Chinese PII Masking Example

SELECT AI_MASK( 'endpoint:qwen3-max-preview', '用户王小明,手机号:13800138000,邮箱:wang@example.com', ARRAY('姓名', '手机号', '邮箱') ) AS masked; -- Returns: 用户[MASKED],手机号:[MASKED],邮箱:[MASKED]

English PII Masking

SELECT AI_MASK( 'endpoint:qwen3-max-preview', 'John Doe, email: john.doe@example.com, phone: 555-0100', ARRAY('person', 'email', 'phone') ) AS masked; -- Returns: [MASKED], email: [MASKED], phone: [MASKED]
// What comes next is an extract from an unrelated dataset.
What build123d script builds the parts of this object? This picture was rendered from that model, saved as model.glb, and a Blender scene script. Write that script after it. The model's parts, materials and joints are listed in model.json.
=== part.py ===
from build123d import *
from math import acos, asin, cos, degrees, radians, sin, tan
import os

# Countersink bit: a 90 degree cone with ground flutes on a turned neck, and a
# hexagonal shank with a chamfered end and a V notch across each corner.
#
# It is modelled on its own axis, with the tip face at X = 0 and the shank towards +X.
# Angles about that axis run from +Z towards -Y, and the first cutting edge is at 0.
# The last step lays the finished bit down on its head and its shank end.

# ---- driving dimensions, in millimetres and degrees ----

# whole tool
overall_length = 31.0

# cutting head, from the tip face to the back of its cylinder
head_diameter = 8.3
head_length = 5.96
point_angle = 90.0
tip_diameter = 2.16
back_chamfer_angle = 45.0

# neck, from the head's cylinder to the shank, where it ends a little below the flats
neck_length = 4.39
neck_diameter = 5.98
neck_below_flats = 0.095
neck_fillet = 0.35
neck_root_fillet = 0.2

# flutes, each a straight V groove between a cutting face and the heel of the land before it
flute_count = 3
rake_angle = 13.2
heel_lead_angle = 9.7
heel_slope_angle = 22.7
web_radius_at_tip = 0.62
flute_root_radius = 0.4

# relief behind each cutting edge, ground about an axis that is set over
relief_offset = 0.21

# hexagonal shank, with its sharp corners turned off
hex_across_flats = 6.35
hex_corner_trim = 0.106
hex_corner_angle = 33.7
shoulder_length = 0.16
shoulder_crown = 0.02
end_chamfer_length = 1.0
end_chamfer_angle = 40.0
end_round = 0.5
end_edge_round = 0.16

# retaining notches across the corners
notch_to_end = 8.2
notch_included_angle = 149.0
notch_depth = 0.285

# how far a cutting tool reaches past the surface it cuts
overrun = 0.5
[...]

Multiple Types Masked Simultaneously

SELECT AI_MASK( 'endpoint:qwen3-max-preview', 'Customer: Jane Smith, age 28, phone 555-0101, email jane@example.com, address 123 Main St.', ARRAY('name', 'phone', 'email', 'address') ) AS masked; -- Returns: Customer: [MASKED], age 28, phone [MASKED], email [MASKED], address [MASKED].

Japanese PII Masking

SELECT AI_MASK( 'endpoint:qwen3-max-preview', '田中太郎、電話番号:090-1234-5678、メール:tanaka@example.jp', ARRAY('名前', '電話番号', 'メール') ) AS masked; -- Returns: [MASKED]、電話番号:[MASKED]、メール:[MASKED]

Batch Masking Table Data

SELECT id, AI_MASK( 'endpoint:qwen3-max-preview', customer_info, ARRAY('name', 'SSN', 'phone', 'address') ) AS masked_info FROM customer_records WHERE customer_info IS NOT NULL;

Mask Then Analyze Sentiment

SELECT id, AI_MASK('endpoint:qwen3-max-preview', content, ARRAY('name', 'phone', 'email') ) AS masked_content, AI_SENTIMENT('endpoint:qwen3-max-preview', content) AS sentiment FROM customer_feedback WHERE content IS NOT NULL;

Compliant Data Export

CREATE TABLE masked_feedback AS SELECT id, AI_MASK('endpoint:qwen3-max-preview', content, ARRAY('name', 'phone', 'email', 'address') ) AS masked_content FROM customer_feedback;

Limitations

  • labels cannot be an empty array: ARRAY() causes the error labels must contain at least 1 label; at least 1 label is required.
  • Maximum 20 labels: A single call supports up to 20 labels.
  • Placeholder is always [MASKED]: All masked information is replaced with the same placeholder regardless of type.
  • No detection-only mode: The function returns the masked text directly; it does not support a mode that only returns the positions or types of sensitive information.
  • Input length is model-limited: Input text length is limited by the underlying model's context window.
  • Requires a configured Endpoint or API Connection: The model parameter must reference an existing Endpoint or API Connection in the platform; incorrect format or referencing a non-existent resource causes an error.
  • Results do not guarantee 100% coverage: AI masking is LLM-based and may miss or incorrectly mask information; spot-check results in compliance scenarios.